USA: The much-troubled EDM titan SFX Entertainment has declared bankruptcy, after much financial turbulence in its immediate past. In light of the move, the company’s outstanding debt of $300 million will be eliminated in exchange for going private.
Specifically speaking, SFX Entertainment has filed voluntary petitions for reorganisation under Chapter 11 of the Bankruptcy Code in the United States Bankruptcy Court for the District of Delaware. The company’s international operating subsidiaries are not included and will not be impacted by the filing. Moreover, the company will continue to prepare for, plan and produce all of its festivals and events around the world and in the United States without interruption.
Robert F.X. Sillerman, who has also been ousted as SFX CEO, will step down to the rank of Chairman. Sillerman commented: “This expression of confidence from our lenders is testimonial to the vibrancy and potential of our business, and the dedication and professionalism of the over 600 people who make up SFX. Of course this was not where we thought we’d be but with this restructuring we have the opportunity to achieve all that SFX can and will be. I’m looking forward to continuing to be part of the new SFX as Chairman.

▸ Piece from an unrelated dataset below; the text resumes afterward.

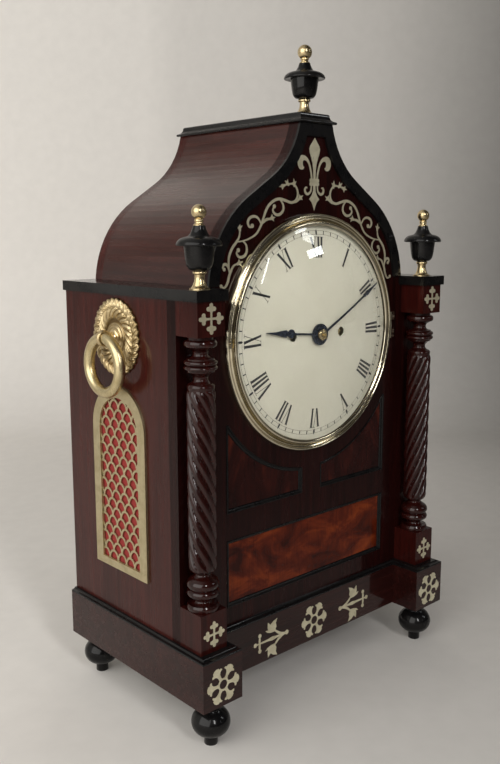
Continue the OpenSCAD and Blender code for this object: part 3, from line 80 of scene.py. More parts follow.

We will immediately commence a search for a new CEO to lead us as we continue to set the trend in the exploding culture that is electronic music.”
SFX anticipates moving expeditiously through this process. The RSA includes a commitment from the ad hoc group of bondholders involved in the deal to provide up to $115 million in DIP (debtor-in-possession) financing. This financing, which is subject to court approval, will be used to pay ongoing, normal course of business, obligations including artists, venues, sponsors, partners, vendors and suppliers. All scheduled and planned events and festivals under the SFX banner will take place without interruption.